Yeats did not like “print and paper”—wishing instead to listen to “poems spoken to a harp”. So, when it came to publishing, Yeats took painstaking effort to make them as a liaison to his works. I find intriguing to read the cover designs of his books as doppelgangers of his texts: I see both his struggles and parallels.

 

Framing, paneling, and boxing—the signature minimalistic designs of Thomas Sturge Moore—are upfront.  And for more on Thomas Sturge Moore’s book design, read Warwick Gould’s “Yeats and his Books” in Essays in Honour of Eamonn Cantwell: Yeats Annual No. 20, free to download.

 

Looking at this iconic cover, one sees the Noh stage, a simple square stage, four columns with a roof, and no curtain separating the stage and the audience.

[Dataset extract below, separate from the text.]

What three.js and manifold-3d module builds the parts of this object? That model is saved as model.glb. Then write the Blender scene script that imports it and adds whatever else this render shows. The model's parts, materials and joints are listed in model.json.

The hawk from At the Hawk’s Well later becomes a personal symbol for Yeats: his soul perpetually hovering above the earth, never coming down. The space beneath appears to be transformed into the “deep of the mind” in this Yeats’s reverie play.

 

In adapting the Noh to his requirements, Yeats sought to express an absolute beauty, simplicity, and condensation of associations through images, and on the cover, there are two masks depicted, but rather than the traditional Greek comedy and tragedy faces an audience has come to expect, here we see four masks, representing the four plays—the Hawk, The Young Man, The Beautiful Woman, and the Christ figure—hung up as if waiting to be used. It is a tempting image, with the hawk and young man looking out from the cover as if in expectation.

 

With the pages are several more illustrations, showing the backstage and props managers suggestions on how to depict certain passages of the play. For example, these four illustrations shown here are to be used with the play “At the Hawk’s Well”, acknowledging the probable inexperience the Irish and Northern European would have with costumery influenced by the Japanese culture. Shown are a cloth to be unfolded to reveal a brooding hawk, and the depictions of the Noh-style mask and garb for the Old Man and the Young Man, two key characters of the play. These illustrations cleverly show the blend of cultures between Celtic and Japanese in order to create intriguing characters any audience would enjoy.

 

The interior is clean and bright, no loose pages and no markings, except for a neat ownership inscription. Condition: very good.